WHAT IS EXPECTED:
Set down the material exactly as given, please, from its first line through the line that includes "import Module from".

COLLECTED MATERIAL:
# # # # #

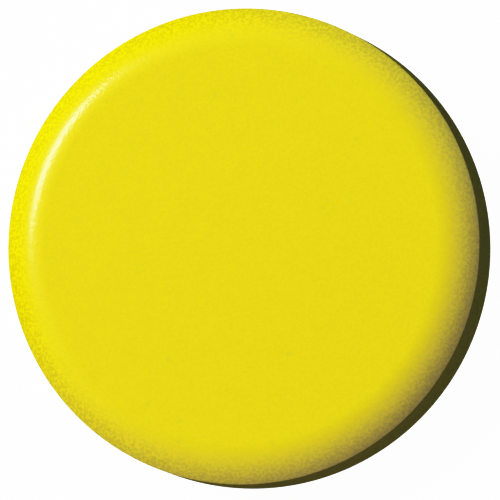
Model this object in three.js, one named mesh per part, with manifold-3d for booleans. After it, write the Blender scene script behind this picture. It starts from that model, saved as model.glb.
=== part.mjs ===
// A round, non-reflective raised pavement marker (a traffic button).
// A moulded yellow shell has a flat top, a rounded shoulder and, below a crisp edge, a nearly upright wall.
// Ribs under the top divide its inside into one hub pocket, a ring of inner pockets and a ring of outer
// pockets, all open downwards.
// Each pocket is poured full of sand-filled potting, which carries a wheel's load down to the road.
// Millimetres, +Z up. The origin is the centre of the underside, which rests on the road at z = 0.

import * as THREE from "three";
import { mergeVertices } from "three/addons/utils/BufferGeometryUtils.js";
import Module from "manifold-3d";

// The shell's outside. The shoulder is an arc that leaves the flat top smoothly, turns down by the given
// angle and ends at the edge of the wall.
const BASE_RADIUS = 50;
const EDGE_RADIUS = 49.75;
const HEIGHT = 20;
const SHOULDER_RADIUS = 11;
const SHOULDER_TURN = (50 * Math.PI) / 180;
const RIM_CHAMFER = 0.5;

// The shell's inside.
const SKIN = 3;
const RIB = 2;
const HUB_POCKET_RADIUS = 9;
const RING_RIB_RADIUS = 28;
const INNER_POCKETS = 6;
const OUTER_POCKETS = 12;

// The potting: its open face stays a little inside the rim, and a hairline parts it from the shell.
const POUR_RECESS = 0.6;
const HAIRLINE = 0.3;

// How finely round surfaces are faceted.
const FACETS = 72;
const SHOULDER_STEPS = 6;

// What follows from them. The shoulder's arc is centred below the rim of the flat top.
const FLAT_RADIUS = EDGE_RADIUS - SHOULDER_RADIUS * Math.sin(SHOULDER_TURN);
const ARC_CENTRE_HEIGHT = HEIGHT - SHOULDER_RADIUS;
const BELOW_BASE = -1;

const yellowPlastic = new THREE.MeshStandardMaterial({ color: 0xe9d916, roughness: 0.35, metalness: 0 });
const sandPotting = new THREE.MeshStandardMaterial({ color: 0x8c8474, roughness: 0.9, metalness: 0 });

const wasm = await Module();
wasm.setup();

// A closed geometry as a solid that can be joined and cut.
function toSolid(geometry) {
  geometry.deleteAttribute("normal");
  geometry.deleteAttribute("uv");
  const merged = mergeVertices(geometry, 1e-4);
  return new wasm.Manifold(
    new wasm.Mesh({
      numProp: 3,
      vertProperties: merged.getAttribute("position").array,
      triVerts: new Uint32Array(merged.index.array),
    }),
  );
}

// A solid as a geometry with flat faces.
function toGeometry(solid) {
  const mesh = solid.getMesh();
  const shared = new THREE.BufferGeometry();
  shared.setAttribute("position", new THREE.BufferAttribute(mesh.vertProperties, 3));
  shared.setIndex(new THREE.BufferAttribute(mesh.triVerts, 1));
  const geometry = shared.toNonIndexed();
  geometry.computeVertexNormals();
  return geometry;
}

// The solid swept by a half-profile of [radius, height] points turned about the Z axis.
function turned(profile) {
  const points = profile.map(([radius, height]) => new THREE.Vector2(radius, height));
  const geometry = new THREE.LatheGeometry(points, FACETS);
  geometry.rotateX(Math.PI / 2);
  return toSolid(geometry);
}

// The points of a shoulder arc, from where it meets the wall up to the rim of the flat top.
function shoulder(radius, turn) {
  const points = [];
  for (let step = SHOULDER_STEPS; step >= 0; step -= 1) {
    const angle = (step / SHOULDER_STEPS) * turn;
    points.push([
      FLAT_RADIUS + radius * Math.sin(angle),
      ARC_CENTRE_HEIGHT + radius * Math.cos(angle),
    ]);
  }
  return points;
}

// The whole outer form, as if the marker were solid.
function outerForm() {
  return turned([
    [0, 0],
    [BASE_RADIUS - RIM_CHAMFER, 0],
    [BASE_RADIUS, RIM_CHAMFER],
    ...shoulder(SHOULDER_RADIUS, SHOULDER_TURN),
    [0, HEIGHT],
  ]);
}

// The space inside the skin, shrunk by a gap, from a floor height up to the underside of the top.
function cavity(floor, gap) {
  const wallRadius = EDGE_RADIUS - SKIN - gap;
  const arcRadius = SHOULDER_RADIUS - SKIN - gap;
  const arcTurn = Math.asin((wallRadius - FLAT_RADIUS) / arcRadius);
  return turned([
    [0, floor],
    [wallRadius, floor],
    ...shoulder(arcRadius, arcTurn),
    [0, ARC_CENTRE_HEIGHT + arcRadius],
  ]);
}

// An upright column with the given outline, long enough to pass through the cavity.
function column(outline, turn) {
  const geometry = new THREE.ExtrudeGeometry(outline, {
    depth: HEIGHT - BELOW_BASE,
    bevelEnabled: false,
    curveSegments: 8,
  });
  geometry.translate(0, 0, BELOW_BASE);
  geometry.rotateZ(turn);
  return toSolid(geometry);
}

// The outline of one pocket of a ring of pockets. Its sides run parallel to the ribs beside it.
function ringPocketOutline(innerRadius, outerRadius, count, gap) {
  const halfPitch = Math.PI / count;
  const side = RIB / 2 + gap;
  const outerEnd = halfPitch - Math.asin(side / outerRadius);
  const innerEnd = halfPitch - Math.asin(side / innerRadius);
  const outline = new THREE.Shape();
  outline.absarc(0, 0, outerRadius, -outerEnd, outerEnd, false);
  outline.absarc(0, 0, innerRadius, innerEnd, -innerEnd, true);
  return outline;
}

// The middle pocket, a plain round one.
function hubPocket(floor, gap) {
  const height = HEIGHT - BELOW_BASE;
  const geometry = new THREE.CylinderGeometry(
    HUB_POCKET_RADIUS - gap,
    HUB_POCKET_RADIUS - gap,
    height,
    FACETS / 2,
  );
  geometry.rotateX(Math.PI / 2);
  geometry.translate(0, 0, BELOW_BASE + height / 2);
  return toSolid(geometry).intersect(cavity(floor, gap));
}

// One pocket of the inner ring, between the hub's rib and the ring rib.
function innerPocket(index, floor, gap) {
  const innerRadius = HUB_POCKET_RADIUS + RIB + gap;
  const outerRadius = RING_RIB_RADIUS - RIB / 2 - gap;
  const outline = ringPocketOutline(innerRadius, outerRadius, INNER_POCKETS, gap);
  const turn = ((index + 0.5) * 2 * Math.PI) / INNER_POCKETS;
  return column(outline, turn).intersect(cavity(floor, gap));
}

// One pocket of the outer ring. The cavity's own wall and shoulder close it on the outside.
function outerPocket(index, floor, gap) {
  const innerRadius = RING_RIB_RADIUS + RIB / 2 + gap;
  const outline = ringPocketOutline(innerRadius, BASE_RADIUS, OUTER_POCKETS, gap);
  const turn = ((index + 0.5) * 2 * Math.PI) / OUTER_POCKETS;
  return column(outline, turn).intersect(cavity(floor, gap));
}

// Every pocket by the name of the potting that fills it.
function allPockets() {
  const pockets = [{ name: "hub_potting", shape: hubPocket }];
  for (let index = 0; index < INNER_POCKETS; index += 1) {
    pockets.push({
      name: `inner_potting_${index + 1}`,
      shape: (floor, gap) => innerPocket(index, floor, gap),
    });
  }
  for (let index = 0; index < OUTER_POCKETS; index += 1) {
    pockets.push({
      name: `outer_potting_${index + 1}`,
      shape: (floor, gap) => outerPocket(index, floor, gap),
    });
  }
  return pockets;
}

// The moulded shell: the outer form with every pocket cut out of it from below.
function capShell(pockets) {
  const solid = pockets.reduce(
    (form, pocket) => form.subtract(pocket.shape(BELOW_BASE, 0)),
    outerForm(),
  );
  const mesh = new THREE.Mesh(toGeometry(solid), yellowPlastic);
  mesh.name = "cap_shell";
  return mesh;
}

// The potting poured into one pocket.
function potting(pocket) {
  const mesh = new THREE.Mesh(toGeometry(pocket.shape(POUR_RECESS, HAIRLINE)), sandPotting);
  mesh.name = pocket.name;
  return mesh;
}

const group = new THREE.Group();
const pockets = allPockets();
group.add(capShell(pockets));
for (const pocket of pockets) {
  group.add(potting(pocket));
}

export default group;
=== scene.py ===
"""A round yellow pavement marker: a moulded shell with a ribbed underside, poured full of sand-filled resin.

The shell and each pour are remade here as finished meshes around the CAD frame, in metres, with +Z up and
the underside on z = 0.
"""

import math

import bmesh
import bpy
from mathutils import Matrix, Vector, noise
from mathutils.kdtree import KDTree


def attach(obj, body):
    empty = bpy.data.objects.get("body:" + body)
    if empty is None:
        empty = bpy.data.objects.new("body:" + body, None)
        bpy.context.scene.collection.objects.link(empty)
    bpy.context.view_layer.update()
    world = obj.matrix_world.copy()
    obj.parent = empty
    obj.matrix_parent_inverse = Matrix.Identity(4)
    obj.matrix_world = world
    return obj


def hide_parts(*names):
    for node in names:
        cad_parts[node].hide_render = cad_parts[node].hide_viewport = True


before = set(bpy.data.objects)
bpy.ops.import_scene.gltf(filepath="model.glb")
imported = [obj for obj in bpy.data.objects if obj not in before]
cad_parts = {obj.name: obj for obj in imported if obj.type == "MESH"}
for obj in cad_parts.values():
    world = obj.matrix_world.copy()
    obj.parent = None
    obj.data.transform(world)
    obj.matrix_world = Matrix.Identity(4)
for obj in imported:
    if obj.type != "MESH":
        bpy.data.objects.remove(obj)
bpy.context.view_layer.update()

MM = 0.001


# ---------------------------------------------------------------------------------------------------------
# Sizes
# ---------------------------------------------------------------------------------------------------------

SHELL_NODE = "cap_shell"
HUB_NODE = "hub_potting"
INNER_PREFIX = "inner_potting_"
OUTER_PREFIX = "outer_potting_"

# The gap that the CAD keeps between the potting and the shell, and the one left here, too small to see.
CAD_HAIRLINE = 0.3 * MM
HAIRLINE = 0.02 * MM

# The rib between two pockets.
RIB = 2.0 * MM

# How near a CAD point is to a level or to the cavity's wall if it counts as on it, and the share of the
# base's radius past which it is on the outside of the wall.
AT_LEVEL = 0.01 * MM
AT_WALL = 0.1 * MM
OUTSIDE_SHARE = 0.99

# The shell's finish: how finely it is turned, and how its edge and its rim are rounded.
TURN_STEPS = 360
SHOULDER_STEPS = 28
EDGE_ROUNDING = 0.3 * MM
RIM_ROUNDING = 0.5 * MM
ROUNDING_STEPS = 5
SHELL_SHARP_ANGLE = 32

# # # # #

ANSWER TO THE EXERCISE:
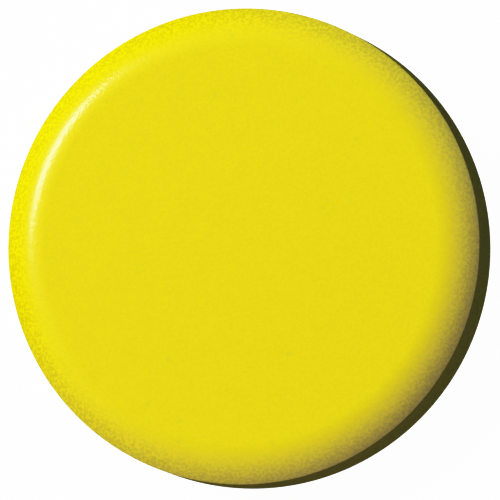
Model this object in three.js, one named mesh per part, with manifold-3d for booleans. After it, write the Blender scene script behind this picture. It starts from that model, saved as model.glb.
=== part.mjs ===
// A round, non-reflective raised pavement marker (a traffic button).
// A moulded yellow shell has a flat top, a rounded shoulder and, below a crisp edge, a nearly upright wall.
// Ribs under the top divide its inside into one hub pocket, a ring of inner pockets and a ring of outer
// pockets, all open downwards.
// Each pocket is poured full of sand-filled potting, which carries a wheel's load down to the road.
// Millimetres, +Z up. The origin is the centre of the underside, which rests on the road at z = 0.

import * as THREE from "three";
import { mergeVertices } from "three/addons/utils/BufferGeometryUtils.js";
import Module from "manifold-3d";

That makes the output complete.